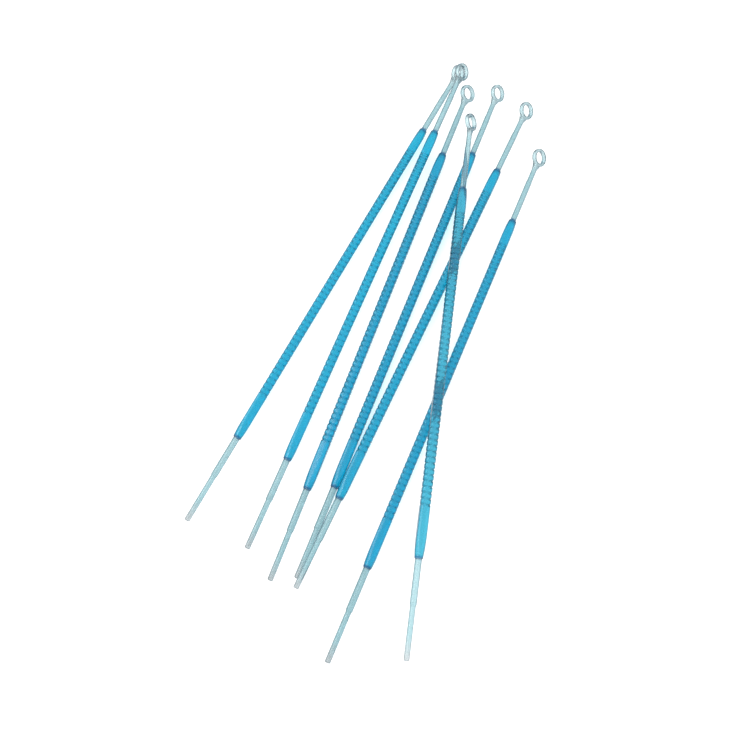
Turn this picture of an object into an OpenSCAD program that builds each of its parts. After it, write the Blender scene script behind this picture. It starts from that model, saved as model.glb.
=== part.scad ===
// A loose set of seven identical inoculating loops, lying as they were dropped on a table.
// Each loop is one moulding: a ribbed square grip, a thin neck with a calibrated ring, and a needle.
// A loop is modelled upright along +Z, ring at the top, with its origin at the middle of the grip.

/* [Loop] */
// Overall length, from the needle's tip to the far edge of the ring
overall_l = 200; // [190:1:210]
// From the grip's upper shoulder to the centre of the ring
neck_l = 28; // [24:0.5:32]
// From the grip's lower shoulder to the needle's tip
needle_l = 32.5; // [28:0.5:38]

/* [Ring] */
// Outer diameter of the ring
ring_d = 6.6; // [6:0.1:7]
// Bore of the ring, which holds the measured drop
ring_bore_d = 4.3; // [3.8:0.1:4.6]
// Depth of the ring along its bore
ring_depth = 1.5; // [1.2:0.1:1.8]

/* [Grip] */
// Width of the grip across its flats
flat_w = 3.4; // [3.2:0.1:3.6]
// Diameter of the grip across its rounded corners
corner_d = 4.1; // [3.9:0.1:4.4]
// Diameter of the shoulder where each taper ends
shoulder_d = 2.8; // [2.8:0.1:3.2]
// Length of the taper at each end of the grip
taper_l = 9; // [6:0.5:12]
// Distance from one groove to the next
groove_pitch = 2.03; // [1.8:0.01:2.4]
// Width of a groove at the corners
groove_w = 0.9; // [0.6:0.1:1.2]
// Diameter at the bottom of a groove
groove_root_d = 3.2; // [3.1:0.01:3.5]
// Plain length at the grip's ring end
plain_ring_l = 10; // [9:0.5:14]
// Plain length at the grip's needle end
plain_needle_l = 17.5; // [14:0.5:20]

/* [Stems] */
// Diameter of the neck next to the grip
neck_d = 2.1; // [2:0.1:2.3]
// Diameter of the neck next to the ring
neck_end_d = 1.9; // [1.6:0.1:2]
// Share of the neck that is at its thicker diameter
neck_step_share = 0.6; // [0.4:0.05:0.7]
// Diameter of the needle next to the grip
needle_d = 2.3; // [2.1:0.1:2.3]
// Diameter of the needle next to its tip
needle_end_d = 1.9; // [1.6:0.1:2]
// Share of the needle that is at its thicker diameter
needle_step_share = 0.45; // [0.3:0.05:0.6]

/* [Hidden] */
$fn = 64;

// How each loop lies: x and y of the grip's middle, its heading from +Y towards +X, the ring's tilt
// from level, and how far its needle end and its ring end are raised by the loops under it.
LAY = [
    [-11.9, 28.1, 35.7, 62, 0, 0],
    [-1.8, 21.9, 29.6, 56, 0, 1.8],
    [1.8, 11.7, 27.7, 48, 0, 0],
    [11.8, 10.7, 28.5, 50, 0, 0],
    [16.35, 4.2, 31.8, 50, 1.5, 0],
    [21.0, -11.8, 14.6, 60, 4.2, 4.2],
    [20.6, -18.4, 29.7, 50, 0, 0]
];

// Heights along the upright loop
grip_l = overall_l - neck_l - needle_l - ring_d / 2;
grip_top = grip_l / 2;
ring_z = grip_top + neck_l;
neck_step_z = grip_top + neck_step_share * neck_l;
needle_tip_z = -grip_top - needle_l;
needle_step_z = -grip_top - needle_step_share * needle_l;
first_groove_z = -grip_top + plain_needle_l;
groove_count = floor((grip_l - plain_needle_l - plain_ring_l - groove_w) / groove_pitch) + 1;

// Small shared sizes
step_l = 0.8;
tip_chamfer = 0.3;
edge_l = 0.2;
web_half_w = 1.9;
web_l = 2.2;

// Where the grip's flats meet its round corners
corner_half = sqrt(pow(corner_d / 2, 2) - pow(flat_w / 2, 2));
corner_angle = atan(corner_half * 2 / flat_w);

// Height of the axis of a grip that rests on the table, rolled away from its flat
function grip_rest(roll) = abs(roll) < corner_angle
    ? flat_w / 2 * cos(roll) + corner_half * sin(abs(roll))
    : corner_d / 2;

// Height of the centre of a ring whose lower edge rests on the table
function ring_rest(tilt) = ring_d / 2 * sin(tilt) + ring_depth / 2 * cos(tilt);

// One groove of the turned profile, as [radius, height] points
function groove(z) = [
    [corner_d / 2, z],
    [groove_root_d / 2, z + groove_w / 2],
    [corner_d / 2, z + groove_w]
];

// The turned shape of needle, grip and neck
module turned_body() {
    grooves = [for (i = [0 : groove_count - 1]) each groove(first_groove_z + i * groove_pitch)];
    rotate_extrude()
        polygon(concat(
            [
                [0, needle_tip_z],
                [needle_end_d / 2 - tip_chamfer, needle_tip_z],
                [needle_end_d / 2, needle_tip_z + tip_chamfer],
                [needle_end_d / 2, needle_step_z - step_l],
                [needle_d / 2, needle_step_z],
                [needle_d / 2, -grip_top],
                [shoulder_d / 2 - edge_l, -grip_top],
                [shoulder_d / 2, -grip_top + edge_l],
                [corner_d / 2, -grip_top + taper_l]
            ],
            grooves,
            [
                [corner_d / 2, grip_top - taper_l],
                [shoulder_d / 2, grip_top - edge_l],
                [shoulder_d / 2 - edge_l, grip_top],
                [neck_d / 2, grip_top],
                [neck_d / 2, neck_step_z],
                [neck_end_d / 2, neck_step_z + step_l],
                [neck_end_d / 2, ring_z - ring_d / 2 - web_l / 2],
                [ring_depth / 2, ring_z - ring_d / 2],
                [ring_depth / 2, ring_z - (ring_d + ring_bore_d) / 4],
                [0, ring_z - (ring_d + ring_bore_d) / 4]
            ]
        ));
}

// The ring, with the web that spreads the neck into it; its bore runs along a diagonal of the grip
module ring() {
    translate([0, 0, ring_z])
        rotate([90, 0, 45])
            difference() {
                union() {
                    cylinder(d = ring_d, h = ring_depth, center = true);
                    translate([0, 0, -ring_depth / 2])
                        linear_extrude(ring_depth)
                            polygon([
                                [-neck_end_d / 2, -ring_d / 2 - web_l],
                                [neck_end_d / 2, -ring_d / 2 - web_l],
                                [web_half_w, -ring_bore_d / 2],
                                [-web_half_w, -ring_bore_d / 2]
                            ]);
                }
                cylinder(d = ring_bore_d, h = ring_depth * 2, center = true);
            }
}

// One whole loop, upright
module upright_loop() {
    intersection() {
        turned_body();
        translate([-flat_w / 2, -flat_w / 2, needle_tip_z - 1])
            cube([flat_w, flat_w, overall_l + 2]);
    }
    ring();
}

// One loop laid down as its row of LAY says
module laid_loop(lay) {
    tilt = lay[3];
    roll = tilt - 45;
    rest_s = grip_top - taper_l;
    needle_end_h = grip_rest(roll) + lay[4];
    ring_end_h = ring_rest(tilt) + lay[5];
    pitch = asin((ring_end_h - needle_end_h) / (ring_z + rest_s));
    translate([lay[0], lay[1], needle_end_h + rest_s * sin(pitch)])
        rotate([pitch, 0, -lay[2]])
            rotate([-90, 0, 0])
                rotate([0, 0, roll])
                    upright_loop();
}

module inoculating_loop_1() { color("#48b4d2") laid_loop(LAY[0]); }
module inoculating_loop_2() { color("#48b4d2") laid_loop(LAY[1]); }
module inoculating_loop_3() { color("#2ca5c6") laid_loop(LAY[2]); }
module inoculating_loop_4() { color("#2ca5c6") laid_loop(LAY[3]); }
module inoculating_loop_5() { color("#2ca5c6") laid_loop(LAY[4]); }
module inoculating_loop_6() { color("#5fc3d6") laid_loop(LAY[5]); }
module inoculating_loop_7() { color("#2ca5c6") laid_loop(LAY[6]); }

inoculating_loop_1();
inoculating_loop_2();
inoculating_loop_3();
inoculating_loop_4();
inoculating_loop_5();
inoculating_loop_6();
inoculating_loop_7();
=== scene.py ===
"""Seven loose inoculating loops of clear blue plastic, lying crossed on a pale table.

Every loop is the same moulding, built once in its own frame: +Z runs from the needle's tip to the ring,
+X along the ring's bore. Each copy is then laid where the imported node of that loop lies.
"""

import math

import bmesh
import bpy
import numpy as np
from mathutils import Matrix, Vector


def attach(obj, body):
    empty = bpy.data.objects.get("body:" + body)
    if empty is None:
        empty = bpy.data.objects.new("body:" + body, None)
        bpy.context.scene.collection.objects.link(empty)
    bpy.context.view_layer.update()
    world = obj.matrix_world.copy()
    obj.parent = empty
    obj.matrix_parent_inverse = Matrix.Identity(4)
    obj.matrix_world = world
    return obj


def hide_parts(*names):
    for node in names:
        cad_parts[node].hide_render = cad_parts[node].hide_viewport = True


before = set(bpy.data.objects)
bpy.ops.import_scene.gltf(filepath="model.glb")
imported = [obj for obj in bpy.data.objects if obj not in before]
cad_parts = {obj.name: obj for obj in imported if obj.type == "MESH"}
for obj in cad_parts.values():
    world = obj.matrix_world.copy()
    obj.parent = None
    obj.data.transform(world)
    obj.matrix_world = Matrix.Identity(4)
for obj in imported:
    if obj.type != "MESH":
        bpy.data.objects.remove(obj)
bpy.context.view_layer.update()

MM = 0.001

# One loop, in millimetres
OVERALL = 200.0
NEEDLE = 32.5
NECK = 28.0
RING_OUTER = 3.3
RING_BORE = 2.15
RING_HALF_DEPTH = 0.75
RING_EDGE = 0.3
FLAT_HALF = 1.7
CORNER = 2.05
GROOVE_ROOT = 1.6
GROOVE_PITCH = 2.03
GROOVE_WIDTH = 0.9
PLAIN_NEEDLE_END = 17.5
PLAIN_RING_END = 10.0
TAPER = 9.0
SHOULDER = 1.4
NEEDLE_THICK = 1.15
NEEDLE_THIN = 0.95
NECK_THICK = 1.05
NECK_THIN = 0.95
NEEDLE_STEP_SHARE = 0.45
NECK_STEP_SHARE = 0.6
STEP_LENGTH = 0.8
WEB_HALF = 1.75

# Places along the loop, from the needle's tip
GRIP_LOW = NEEDLE
RING_CENTRE = OVERALL - RING_OUTER
GRIP_HIGH = RING_CENTRE - NECK
NEEDLE_STEP = NEEDLE * (1 - NEEDLE_STEP_SHARE)
NECK_STEP = GRIP_HIGH + NECK * NECK_STEP_SHARE
FIRST_GROOVE = GRIP_LOW + PLAIN_NEEDLE_END
GROOVES = int((GRIP_HIGH - GRIP_LOW - PLAIN_NEEDLE_END - PLAIN_RING_END - GROOVE_WIDTH) / GROOVE_PITCH) + 1
STEM_END = RING_CENTRE - (RING_OUTER + RING_BORE) / 2

SIDES = 48
RING_STEPS = 112
RING_SECTION_STEPS = 28


def smooth(t):
    """A ramp from 0 to 1 that starts and ends level."""
    t = np.clip(t, 0, 1)
    return t * t * (3 - 2 * t)


def ramp(s, start, end):
    return smooth((s - start) / (end - start))


def outline(s):
    """The turned radius at places s along the loop, without grooves."""
    round_edge = 0.3
    tip = np.sqrt(np.clip(1 - np.clip(1 - s / 0.5, 0, 1) ** 2, 0, 1))
    needle = NEEDLE_THIN + (NEEDLE_THICK - NEEDLE_THIN) * ramp(s, NEEDLE_STEP - STEP_LENGTH, NEEDLE_STEP)
    neck = NECK_THICK + (NECK_THIN - NECK_THICK) * ramp(s, NECK_STEP, NECK_STEP + STEP_LENGTH)
    from_end = np.minimum(s - GRIP_LOW, GRIP_HIGH - s)
    taper = SHOULDER + (CORNER - SHOULDER) * np.sin(np.clip(from_end / TAPER, 0, 1) * math.pi / 2)
    edge = np.clip(from_end / round_edge, 0, 1)
    stem = np.where(s < (GRIP_LOW + GRIP_HIGH) / 2, needle, neck)
    grip = stem + (taper - stem) * np.sqrt(1 - (1 - edge) ** 2)
    return np.where(from_end > 0, grip, stem * (0.55 + 0.45 * tip))


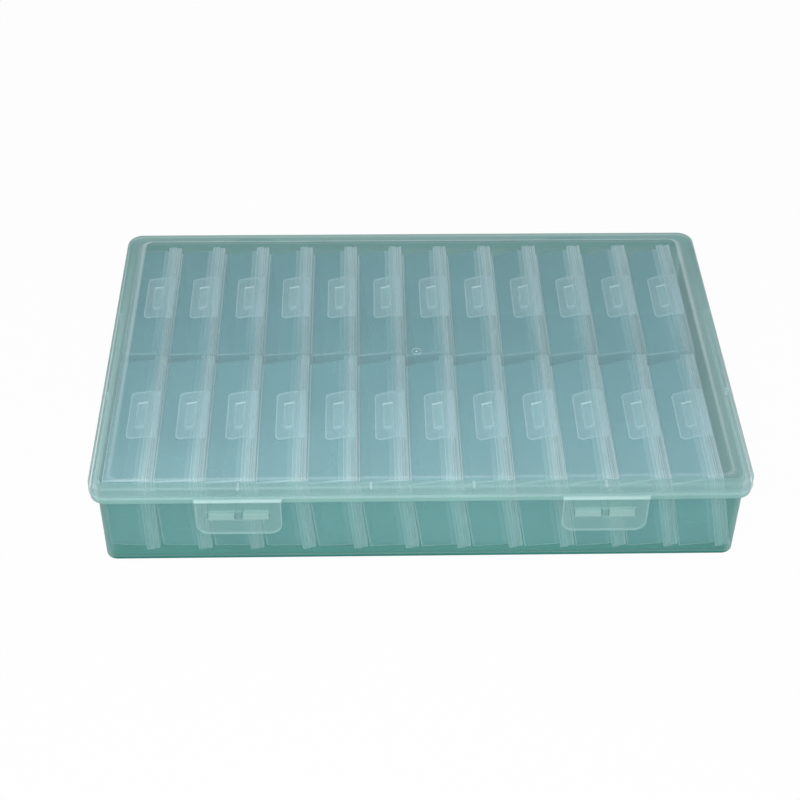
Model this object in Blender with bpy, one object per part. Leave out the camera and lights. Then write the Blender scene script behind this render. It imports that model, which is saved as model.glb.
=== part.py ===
"""Craft storage box: a flat clear box with a hinged lid and two snap latches, filled with small hinged cases.

The cases stand on their hinge edges in two rows and lean on one another. The box is sized around them.
Front is -Y, up is +Z, and the ground is z = 0. All sizes are in metres.
"""

from math import cos, exp, pi, radians, sin

import bmesh
import bpy
from mathutils import Vector

# Small case, measured over its rim, with its thickness from the tray's face to the lid's face
CASE_LENGTH = 0.1
CASE_HEIGHT = 0.0496
TRAY_DEPTH = 0.01845
TRAY_RIM_THICK = 0.0022
CASE_SEAM = 0.0003
CASE_LID_DEPTH = 0.0041
CASE_WALL = 0.0012
CASE_CORNER = 0.0022
RIM_REACH = 0.0014
RIM_END_REACH = 0.0019
TRAY_TAPER = 0.0006
TRAY_CORNER = 0.002
TRAY_EDGE = 0.0012
CASE_LID_EDGE = 0.001

# Latch tab of a small case, its window and the tray's lug in it
TAB_LENGTH = 0.0365
TAB_REACH = 0.016
TAB_THICK = 0.0009
TAB_CORNER = 0.0026
TAB_ROOT_DEPTH = 0.0006
TAB_WINDOW_LENGTH = 0.0184
TAB_WINDOW_WIDTH = 0.0046
TAB_WINDOW_IN = 0.0046
TAB_WINDOW_SHIFT = 0.0006
TAB_LUG_PLAY = 0.0005
TAB_LUG_LENGTH = 0.0148
TAB_LUG_SINK = 0.0002

# Hinge feet under a small case
FOOT_SPREAD = 0.032
FOOT_LENGTH = 0.006
FOOT_DROP = 0.0008
FOOT_INSET = 0.0003
FOOT_GAP = 0.0006

# Rows of cases and the room round them
CASES_PER_ROW = 12
LEAN_FIRST = radians(0.5)
NEAR_LEAN_LAST = radians(11)
FAR_LEAN_LAST = radians(9)
LEAN_EASE = 1.6
CASE_GAP_FIRST = 0.0003
NEAR_GAP_LAST = 0.00095
FAR_GAP_LAST = 0.0012
STAND_GAP = 0.0003
ROW_GAP = 0.0005
ROW_DRIFT = 0.0024
FRONT_PLAY = 0.0003
BACK_PLAY = 0.0003
LEFT_PLAY = 0.0003
RIGHT_PLAY = 0.0009
TOP_PLAY = 0.0009

# Box base
BODY_WALL = 0.0014
FLOOR_THICK = 0.0019
BODY_TAPER = 0.0004
BODY_CORNER = 0.005
BODY_EDGE = 0.0035
SIDE_INSET = 0.004
FRONT_INSET = 0.0055
FLANGE_INSET = 0.0007
FLANGE_THICK = 0.003
SEAT_GAP = 0.0003
RIM_GAP = 0.0006

# Box lid
LID_WALL = 0.0015
LID_CORNER = 0.009
LID_EDGE = 0.0018
SKIRT_HEIGHT = 0.0073
BEAD_HEIGHT = 0.0011
BEAD_REACH = 0.0003
BORDER_SIDE = 0.009
BORDER_FRONT = 0.0057
BORDER_BACK = 0.0085
PANEL_CORNER = 0.0045
PANEL_RISE = 0.001
PANEL_STEP = 0.0008
RIB_THICK = 0.0011
RIB_DROP = 0.0042
RIB_PLAY = 0.0004
RIB_OFFSETS = (0.0255, 0.0912)
SIDE_RIB_OFFSET = 0.034

# Rear hinge of the box
HINGE_OFFSET = 0.0914
KNUCKLE_LENGTH = 0.020
KNUCKLE_WALL = 0.0012
KNUCKLE_GAP = 0.0004
PIN_RADIUS = 0.0012
LUG_RADIUS = 0.0024
LUG_WIDTH = 0.004
LUG_DROP = 0.005
WEB_RISE = 0.0042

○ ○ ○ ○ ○

→ Given problem
Show the lines where the word "Blender" appears in the entries.

→ Solved problem
Turn this picture of an object into an OpenSCAD program that builds each of its parts. After it, write the Blender scene script behind this picture. It starts from that model, saved as model.glb.
Model this object in Blender with bpy, one object per part. Leave out the camera and lights. Then write the Blender scene script behind this render. It imports that model, which is saved as model.glb.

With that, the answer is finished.